→ TASK DESCRIPTION
Among the lines below, keep only those from the one containing "# Tool-nose radii: the" through the one containing "before = set(bpy.data.objects)", and reproduce them exactly.

-------------------------

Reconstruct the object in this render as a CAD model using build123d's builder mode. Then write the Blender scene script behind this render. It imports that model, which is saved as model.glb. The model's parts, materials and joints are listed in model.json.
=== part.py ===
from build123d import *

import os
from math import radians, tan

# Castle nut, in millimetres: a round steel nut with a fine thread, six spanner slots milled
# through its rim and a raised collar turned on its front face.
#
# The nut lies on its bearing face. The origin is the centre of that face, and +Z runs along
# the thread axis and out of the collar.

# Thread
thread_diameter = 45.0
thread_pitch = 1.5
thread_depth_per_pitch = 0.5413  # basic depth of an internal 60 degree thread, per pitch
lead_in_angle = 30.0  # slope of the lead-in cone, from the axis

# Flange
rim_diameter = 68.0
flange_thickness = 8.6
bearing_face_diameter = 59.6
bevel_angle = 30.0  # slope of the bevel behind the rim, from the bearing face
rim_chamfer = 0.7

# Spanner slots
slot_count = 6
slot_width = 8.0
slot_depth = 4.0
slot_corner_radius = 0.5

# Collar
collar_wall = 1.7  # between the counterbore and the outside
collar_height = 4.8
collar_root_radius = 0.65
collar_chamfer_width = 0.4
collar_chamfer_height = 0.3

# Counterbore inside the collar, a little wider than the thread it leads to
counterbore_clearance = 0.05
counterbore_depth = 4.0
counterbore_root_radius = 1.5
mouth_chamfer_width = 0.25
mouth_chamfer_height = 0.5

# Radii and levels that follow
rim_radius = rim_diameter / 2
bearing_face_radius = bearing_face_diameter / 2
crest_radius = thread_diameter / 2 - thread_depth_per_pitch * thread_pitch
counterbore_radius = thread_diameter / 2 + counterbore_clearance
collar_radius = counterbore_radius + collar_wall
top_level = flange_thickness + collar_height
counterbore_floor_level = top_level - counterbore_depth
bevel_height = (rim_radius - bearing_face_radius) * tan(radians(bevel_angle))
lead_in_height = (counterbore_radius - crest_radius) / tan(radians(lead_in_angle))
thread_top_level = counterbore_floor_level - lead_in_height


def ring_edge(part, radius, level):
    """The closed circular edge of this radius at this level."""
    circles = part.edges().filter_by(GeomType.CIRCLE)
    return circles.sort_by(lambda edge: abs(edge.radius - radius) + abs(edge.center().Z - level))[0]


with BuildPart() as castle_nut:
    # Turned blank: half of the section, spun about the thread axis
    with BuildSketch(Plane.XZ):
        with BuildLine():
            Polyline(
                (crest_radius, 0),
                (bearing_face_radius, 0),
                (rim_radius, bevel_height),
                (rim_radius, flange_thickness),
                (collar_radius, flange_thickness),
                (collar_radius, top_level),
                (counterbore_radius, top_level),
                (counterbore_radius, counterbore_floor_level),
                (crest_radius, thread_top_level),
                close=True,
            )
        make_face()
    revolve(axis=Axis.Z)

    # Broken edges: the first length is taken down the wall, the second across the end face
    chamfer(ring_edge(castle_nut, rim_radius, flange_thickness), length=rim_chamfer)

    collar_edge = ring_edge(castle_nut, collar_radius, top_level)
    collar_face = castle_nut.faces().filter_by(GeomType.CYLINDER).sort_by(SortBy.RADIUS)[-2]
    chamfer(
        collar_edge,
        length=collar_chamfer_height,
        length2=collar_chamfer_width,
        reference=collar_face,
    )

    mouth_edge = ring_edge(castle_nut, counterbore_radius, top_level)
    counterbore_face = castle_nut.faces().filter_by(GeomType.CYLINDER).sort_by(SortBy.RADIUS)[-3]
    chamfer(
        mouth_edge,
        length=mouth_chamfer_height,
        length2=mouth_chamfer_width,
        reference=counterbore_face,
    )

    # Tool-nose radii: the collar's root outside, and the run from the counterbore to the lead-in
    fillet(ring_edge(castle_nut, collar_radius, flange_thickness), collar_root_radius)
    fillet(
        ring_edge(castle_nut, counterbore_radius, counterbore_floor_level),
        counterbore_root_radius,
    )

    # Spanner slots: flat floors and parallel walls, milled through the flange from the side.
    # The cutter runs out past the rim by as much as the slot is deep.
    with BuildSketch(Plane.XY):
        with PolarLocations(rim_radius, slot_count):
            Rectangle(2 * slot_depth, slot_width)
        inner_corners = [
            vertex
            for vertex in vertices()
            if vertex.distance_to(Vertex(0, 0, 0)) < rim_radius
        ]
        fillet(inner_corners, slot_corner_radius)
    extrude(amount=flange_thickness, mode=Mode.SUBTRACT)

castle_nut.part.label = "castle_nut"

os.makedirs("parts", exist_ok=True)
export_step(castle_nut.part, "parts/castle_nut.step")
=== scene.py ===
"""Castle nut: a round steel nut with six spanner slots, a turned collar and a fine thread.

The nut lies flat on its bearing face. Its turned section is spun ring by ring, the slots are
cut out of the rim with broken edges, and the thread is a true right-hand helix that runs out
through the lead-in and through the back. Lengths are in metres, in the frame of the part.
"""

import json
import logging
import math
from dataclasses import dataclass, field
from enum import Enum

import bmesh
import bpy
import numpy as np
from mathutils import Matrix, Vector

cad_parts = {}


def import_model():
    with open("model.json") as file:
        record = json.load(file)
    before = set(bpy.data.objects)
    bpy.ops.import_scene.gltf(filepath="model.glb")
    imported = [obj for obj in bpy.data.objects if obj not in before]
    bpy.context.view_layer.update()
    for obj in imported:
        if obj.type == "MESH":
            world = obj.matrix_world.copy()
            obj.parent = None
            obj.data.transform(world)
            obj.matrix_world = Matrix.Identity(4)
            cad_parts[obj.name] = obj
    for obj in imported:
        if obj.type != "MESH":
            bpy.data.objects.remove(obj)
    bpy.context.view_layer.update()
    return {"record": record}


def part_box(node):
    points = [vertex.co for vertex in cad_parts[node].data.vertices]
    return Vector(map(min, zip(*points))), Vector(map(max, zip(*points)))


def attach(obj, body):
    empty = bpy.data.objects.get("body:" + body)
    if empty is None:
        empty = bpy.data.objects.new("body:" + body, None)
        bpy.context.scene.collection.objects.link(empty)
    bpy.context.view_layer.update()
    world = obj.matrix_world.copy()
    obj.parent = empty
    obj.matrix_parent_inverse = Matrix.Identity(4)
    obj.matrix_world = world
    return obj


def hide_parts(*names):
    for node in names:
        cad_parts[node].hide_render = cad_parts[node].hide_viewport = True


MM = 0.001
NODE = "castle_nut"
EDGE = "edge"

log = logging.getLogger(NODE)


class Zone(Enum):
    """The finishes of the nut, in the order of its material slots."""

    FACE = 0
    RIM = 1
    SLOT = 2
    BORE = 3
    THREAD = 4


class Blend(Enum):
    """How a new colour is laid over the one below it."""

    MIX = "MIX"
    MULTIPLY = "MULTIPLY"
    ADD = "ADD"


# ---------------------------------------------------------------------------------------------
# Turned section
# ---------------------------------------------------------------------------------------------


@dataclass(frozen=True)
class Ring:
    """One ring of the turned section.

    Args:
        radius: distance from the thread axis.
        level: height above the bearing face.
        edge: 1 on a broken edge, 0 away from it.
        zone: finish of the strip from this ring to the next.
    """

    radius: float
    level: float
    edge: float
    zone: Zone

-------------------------

→ RESULT
    # Tool-nose radii: the collar's root outside, and the run from the counterbore to the lead-in
    fillet(ring_edge(castle_nut, collar_radius, flange_thickness), collar_root_radius)
    fillet(
        ring_edge(castle_nut, counterbore_radius, counterbore_floor_level),
        counterbore_root_radius,
    )

    # Spanner slots: flat floors and parallel walls, milled through the flange from the side.
    # The cutter runs out past the rim by as much as the slot is deep.
    with BuildSketch(Plane.XY):
        with PolarLocations(rim_radius, slot_count):
            Rectangle(2 * slot_depth, slot_width)
        inner_corners = [
            vertex
            for vertex in vertices()
            if vertex.distance_to(Vertex(0, 0, 0)) < rim_radius
        ]
        fillet(inner_corners, slot_corner_radius)
    extrude(amount=flange_thickness, mode=Mode.SUBTRACT)

castle_nut.part.label = "castle_nut"

os.makedirs("parts", exist_ok=True)
export_step(castle_nut.part, "parts/castle_nut.step")
=== scene.py ===
"""Castle nut: a round steel nut with six spanner slots, a turned collar and a fine thread.

The nut lies flat on its bearing face. Its turned section is spun ring by ring, the slots are
cut out of the rim with broken edges, and the thread is a true right-hand helix that runs out
through the lead-in and through the back. Lengths are in metres, in the frame of the part.
"""

import json
import logging
import math
from dataclasses import dataclass, field
from enum import Enum

import bmesh
import bpy
import numpy as np
from mathutils import Matrix, Vector

cad_parts = {}


def import_model():
    with open("model.json") as file:
        record = json.load(file)
    before = set(bpy.data.objects)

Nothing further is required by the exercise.